3D code data
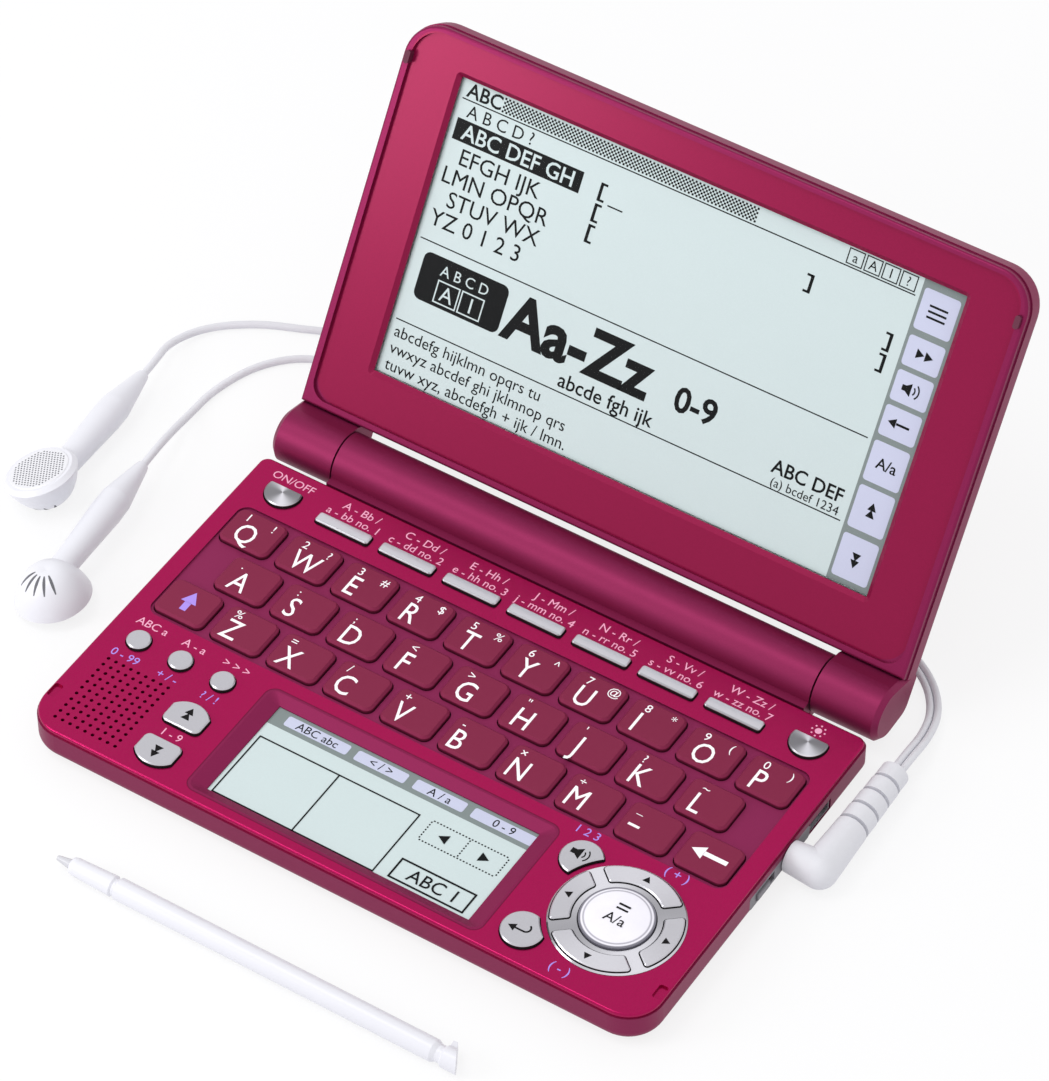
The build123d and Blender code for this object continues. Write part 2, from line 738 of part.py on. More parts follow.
with BuildPart() as output_switch:
    knob_reach = side_wall + mat_gap + switch_stand
    with Locations((half_width + switch_stand - knob_reach / 2, knob_y, jack_height)):
        Box(knob_reach, *switch_knob)
    grips = output_switch.faces().sort_by(Axis.X)[-1].edges()
    fillet(grips, 0.25)
    with Locations((wall_inside - mat_gap - switch_flange[0] / 2, knob_y, jack_height)):
        Box(switch_flange[0], switch_knob[0] + 2 * switch_flange[1], switch_knob[1] + 2 * switch_flange[2])
save(output_switch.part, "output_switch")

# --------------------------------------------------------------------------- hinge barrel
def side_plane(x):
    """Section plane across the hinge at x: local x points back and local y up."""
    return Plane(origin=(x, hinge_y, hinge_height), x_dir=(0, 1, 0), z_dir=(1, 0, 0))


def lid_plane(x):
    """Section plane across the hinge at x: local x runs up the open lid and local y out of its face."""
    return Plane(origin=(x, hinge_y, hinge_height), x_dir=(0, cos(phi), sin(phi)), z_dir=(1, 0, 0))


def wedge(first, last, reach):
    """Pie slice between two angles, for cutting rings."""
    with BuildSketch() as slice_plan:
        with BuildLine():
            middle = radians((first + last) / 2)
            start = (reach * cos(radians(first)), reach * sin(radians(first)))
            stop = (reach * cos(radians(last)), reach * sin(radians(last)))
            Polyline((0, 0), start, (2 * reach * cos(middle), 2 * reach * sin(middle)), stop, (0, 0))
        make_face()
    return slice_plan.sketch


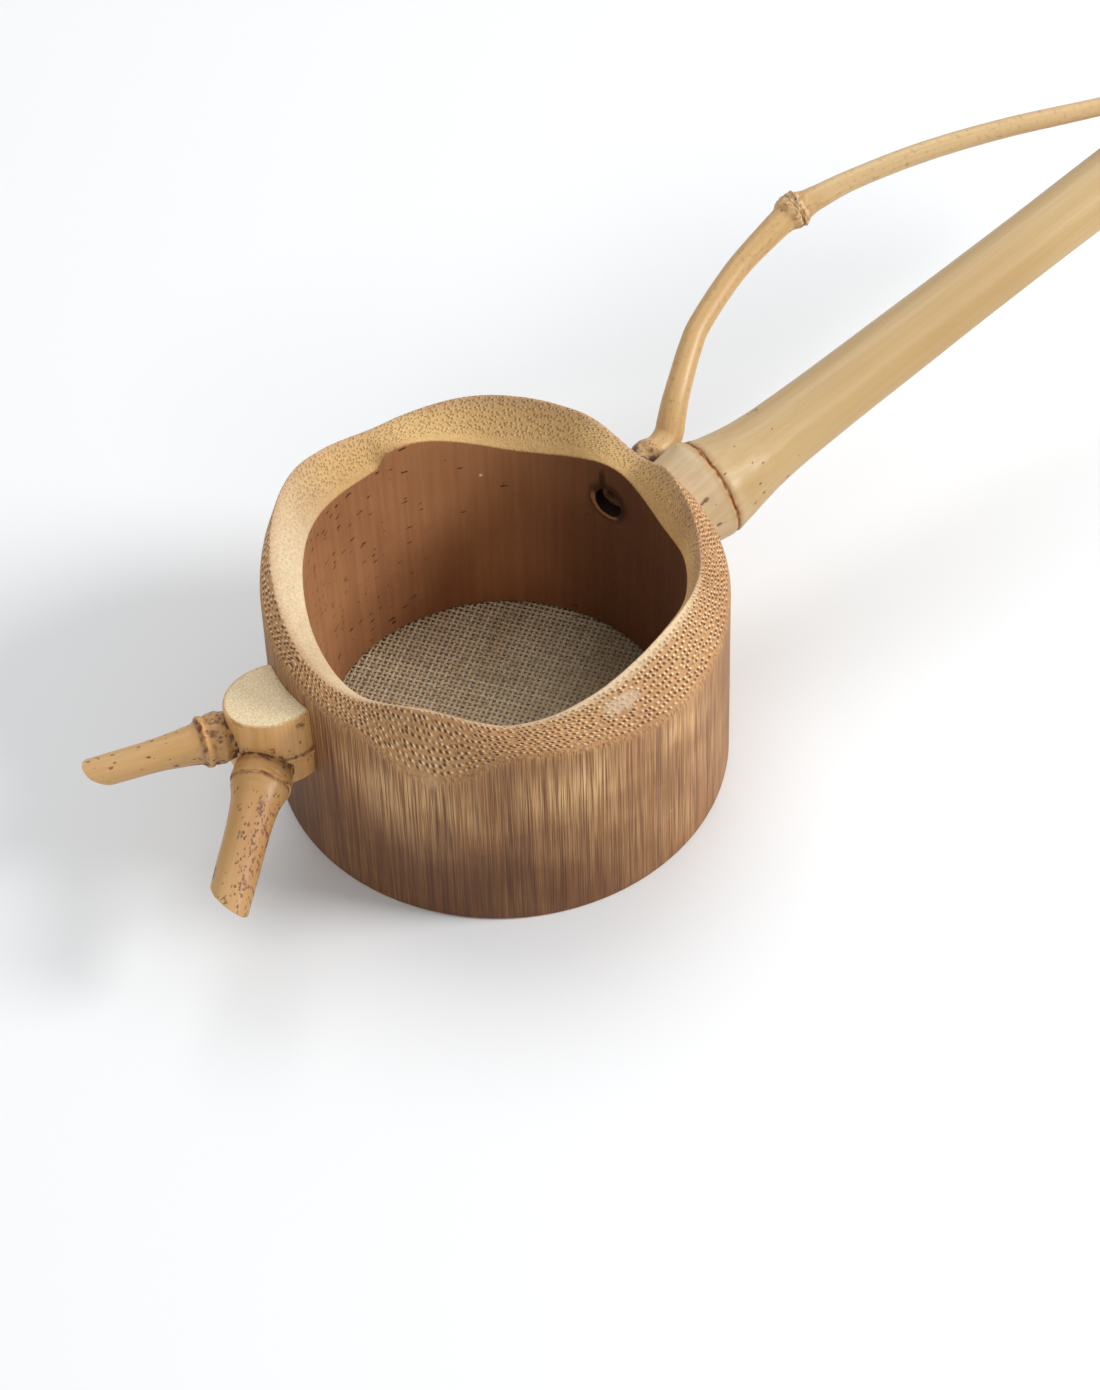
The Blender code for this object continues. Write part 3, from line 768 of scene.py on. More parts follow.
def threadRings(index, crosswise, random):
    # centre line and half widths of one thread, a ring at every crossing and halfway between
    pitch = weave["pitch"]
    side = (index + 0.5) * pitch
    reach = math.sqrt(max(weave["radius"] ** 2 - side ** 2, 0)) - 0.1
    if reach < pitch:
        return None
    run = np.arange(-reach, reach + pitch / 4, pitch / 2)
    drift = random.uniform(-weave["wobble"], weave["wobble"]) + 0.03 * np.sin(run * random.uniform(0.15, 0.4)
                                                                             + random.uniform(0, 6))
    sign = (-1) ** index * (-1 if crosswise else 1)
    height = weave["middle"] + weave["wave"] * sign * np.cos(np.pi * (run / pitch - 0.5))
    aside = side + drift
    plan = np.stack([aside, run], 1) if crosswise else np.stack([run, aside], 1)
    lean = -(plan[:, 0] * 0.42 + plan[:, 1] * 0.91)       # the weave is looser at the far left
    width = weave["width"] + weave["tight"] * np.tanh(lean / 9) + random.uniform(-0.015, 0.015)
    return plan, height, width * (1 + 0.05 * np.sin(run * 2.3 + index))


def makeGauze():
    random = np.random.default_rng(weave["seed"])
    turn = math.radians(weave["angle"])
    sides = weave["sides"]
    around = np.arange(sides) * 2 * np.pi / sides
    vertices, faces, shades, crowns, shadeShares = [], [], [], [], []
    shadedSide = shotTurn() @ Vector((0.94, -0.34, 0))       # painted shadow, darker towards the near right
    count = int(weave["radius"] / weave["pitch"]) + 1
    for crosswise in (False, True):
        for index in range(-count, count):
            rings = threadRings(index, crosswise, random)
            if rings is None:
                continue
            plan, height, width = rings
            flat = width[:, None] * np.cos(around)[None, :]
            lift = height[:, None] + weave["thick"] * np.sin(around)[None, :]
            x = plan[:, 0:1] + (flat if crosswise else 0)
            y = plan[:, 1:2] + (0 if crosswise else flat)
            x, y = x + 0 * flat, y + 0 * flat
            ring = np.stack([x * math.cos(turn) - y * math.sin(turn), x * math.sin(turn) + y * math.cos(turn),
                             lift], 2)
            base = len(vertices)
            vertices += ring.reshape(-1, 3).tolist()
            shades += [random.uniform(0, 1)] * ring.shape[0] * sides
            shadeShares += smoothStep(ring.reshape(-1, 3) @ np.array(shadedSide), -14, 25).tolist()
            # how high each point stands in the weave; low places get painted shade
            crowns += ((lift - weave["middle"]) / (weave["wave"] + weave["thick"])).ravel().tolist()
            flip = 1 if crosswise else -1
            for r in range(len(plan) - 1):
                for s in range(sides):
                    a, b = base + r * sides + s, base + r * sides + (s + 1) % sides
                    faces.append((a, a + sides, b + sides, b)[::flip])
            last = base + (len(plan) - 1) * sides
            faces.append(tuple(range(base, base + sides))[::flip])
            faces.append(tuple(range(last, last + sides))[::-flip])
    mesh = bpy.data.meshes.new("wovenGauze")
    mesh.from_pydata(vertices, [], faces)
    gauze = bpy.data.objects.new("wovenGauze", mesh)
    bpy.context.scene.collection.objects.link(gauze)
    paint(gauze, "shade", np.array(shades))
    paint(gauze, "crown", np.array(crowns))
    paint(gauze, "stain", np.array(shadeShares))
    settle(gauze, makeLinenMaterial(linenLook), ["filter_cloth"], 60)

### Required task
Quote the entire listing above exactly.

### Task result
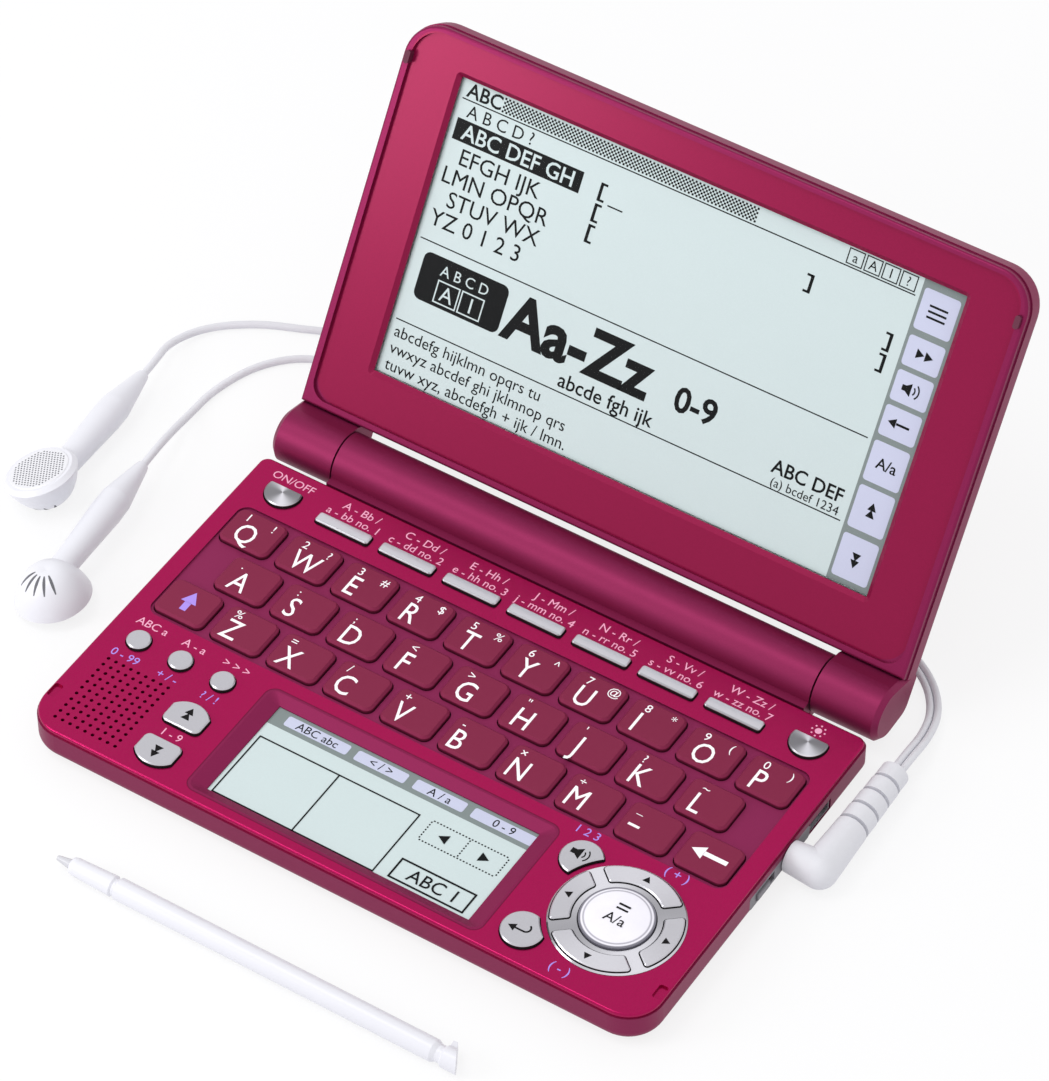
The build123d and Blender code for this object continues. Write part 2, from line 738 of part.py on. More parts follow.
with BuildPart() as output_switch:
    knob_reach = side_wall + mat_gap + switch_stand
    with Locations((half_width + switch_stand - knob_reach / 2, knob_y, jack_height)):
        Box(knob_reach, *switch_knob)
    grips = output_switch.faces().sort_by(Axis.X)[-1].edges()
    fillet(grips, 0.25)
    with Locations((wall_inside - mat_gap - switch_flange[0] / 2, knob_y, jack_height)):
        Box(switch_flange[0], switch_knob[0] + 2 * switch_flange[1], switch_knob[1] + 2 * switch_flange[2])
save(output_switch.part, "output_switch")

# --------------------------------------------------------------------------- hinge barrel
def side_plane(x):
    """Section plane across the hinge at x: local x points back and local y up."""
    return Plane(origin=(x, hinge_y, hinge_height), x_dir=(0, 1, 0), z_dir=(1, 0, 0))


def lid_plane(x):
    """Section plane across the hinge at x: local x runs up the open lid and local y out of its face."""
    return Plane(origin=(x, hinge_y, hinge_height), x_dir=(0, cos(phi), sin(phi)), z_dir=(1, 0, 0))


def wedge(first, last, reach):
    """Pie slice between two angles, for cutting rings."""
    with BuildSketch() as slice_plan:
        with BuildLine():
            middle = radians((first + last) / 2)
            start = (reach * cos(radians(first)), reach * sin(radians(first)))
            stop = (reach * cos(radians(last)), reach * sin(radians(last)))
            Polyline((0, 0), start, (2 * reach * cos(middle), 2 * reach * sin(middle)), stop, (0, 0))
        make_face()
    return slice_plan.sketch


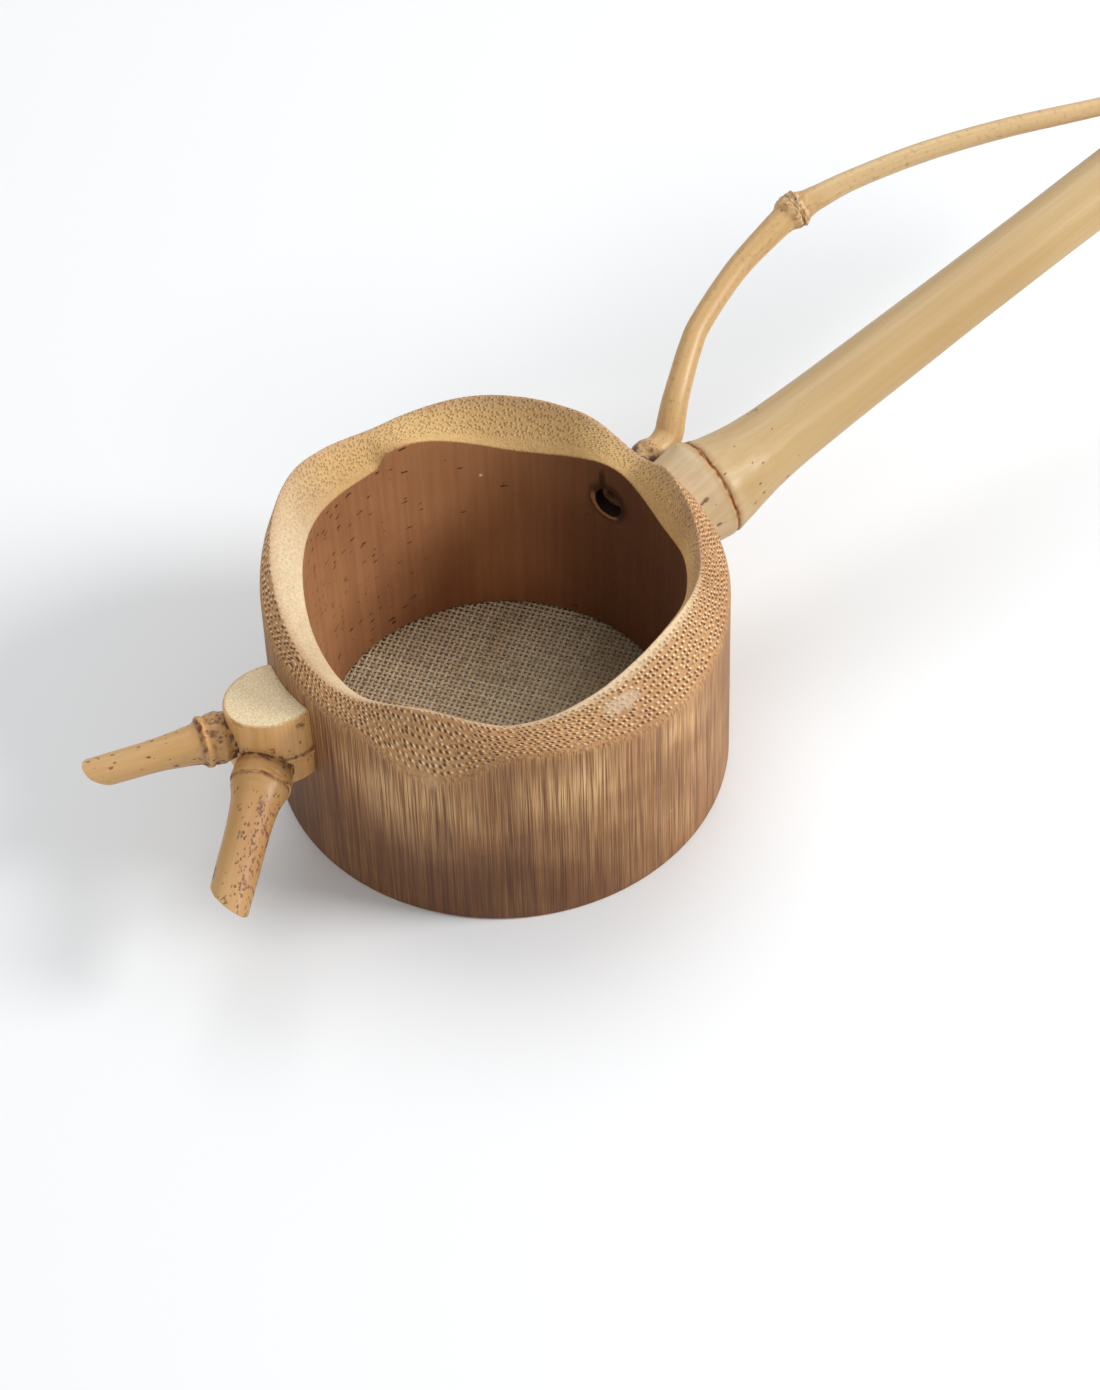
The Blender code for this object continues. Write part 3, from line 768 of scene.py on. More parts follow.
def threadRings(index, crosswise, random):
    # centre line and half widths of one thread, a ring at every crossing and halfway between
    pitch = weave["pitch"]
    side = (index + 0.5) * pitch
    reach = math.sqrt(max(weave["radius"] ** 2 - side ** 2, 0)) - 0.1
    if reach < pitch:
        return None
    run = np.arange(-reach, reach + pitch / 4, pitch / 2)
    drift = random.uniform(-weave["wobble"], weave["wobble"]) + 0.03 * np.sin(run * random.uniform(0.15, 0.4)
                                                                             + random.uniform(0, 6))
    sign = (-1) ** index * (-1 if crosswise else 1)
    height = weave["middle"] + weave["wave"] * sign * np.cos(np.pi * (run / pitch - 0.5))
    aside = side + drift
    plan = np.stack([aside, run], 1) if crosswise else np.stack([run, aside], 1)
    lean = -(plan[:, 0] * 0.42 + plan[:, 1] * 0.91)       # the weave is looser at the far left
    width = weave["width"] + weave["tight"] * np.tanh(lean / 9) + random.uniform(-0.015, 0.015)
    return plan, height, width * (1 + 0.05 * np.sin(run * 2.3 + index))


def makeGauze():
    random = np.random.default_rng(weave["seed"])
    turn = math.radians(weave["angle"])
    sides = weave["sides"]
    around = np.arange(sides) * 2 * np.pi / sides
    vertices, faces, shades, crowns, shadeShares = [], [], [], [], []
    shadedSide = shotTurn() @ Vector((0.94, -0.34, 0))       # painted shadow, darker towards the near right
    count = int(weave["radius"] / weave["pitch"]) + 1
    for crosswise in (False, True):
        for index in range(-count, count):
            rings = threadRings(index, crosswise, random)
            if rings is None:
                continue
            plan, height, width = rings
            flat = width[:, None] * np.cos(around)[None, :]
            lift = height[:, None] + weave["thick"] * np.sin(around)[None, :]
            x = plan[:, 0:1] + (flat if crosswise else 0)
            y = plan[:, 1:2] + (0 if crosswise else flat)
            x, y = x + 0 * flat, y + 0 * flat
            ring = np.stack([x * math.cos(turn) - y * math.sin(turn), x * math.sin(turn) + y * math.cos(turn),
                             lift], 2)
            base = len(vertices)
            vertices += ring.reshape(-1, 3).tolist()
            shades += [random.uniform(0, 1)] * ring.shape[0] * sides
            shadeShares += smoothStep(ring.reshape(-1, 3) @ np.array(shadedSide), -14, 25).tolist()
            # how high each point stands in the weave; low places get painted shade
            crowns += ((lift - weave["middle"]) / (weave["wave"] + weave["thick"])).ravel().tolist()
            flip = 1 if crosswise else -1
            for r in range(len(plan) - 1):
                for s in range(sides):
                    a, b = base + r * sides + s, base + r * sides + (s + 1) % sides
                    faces.append((a, a + sides, b + sides, b)[::flip])
            last = base + (len(plan) - 1) * sides
            faces.append(tuple(range(base, base + sides))[::flip])
            faces.append(tuple(range(last, last + sides))[::-flip])
    mesh = bpy.data.meshes.new("wovenGauze")
    mesh.from_pydata(vertices, [], faces)
    gauze = bpy.data.objects.new("wovenGauze", mesh)
    bpy.context.scene.collection.objects.link(gauze)
    paint(gauze, "shade", np.array(shades))
    paint(gauze, "crown", np.array(crowns))
    paint(gauze, "stain", np.array(shadeShares))
    settle(gauze, makeLinenMaterial(linenLook), ["filter_cloth"], 60)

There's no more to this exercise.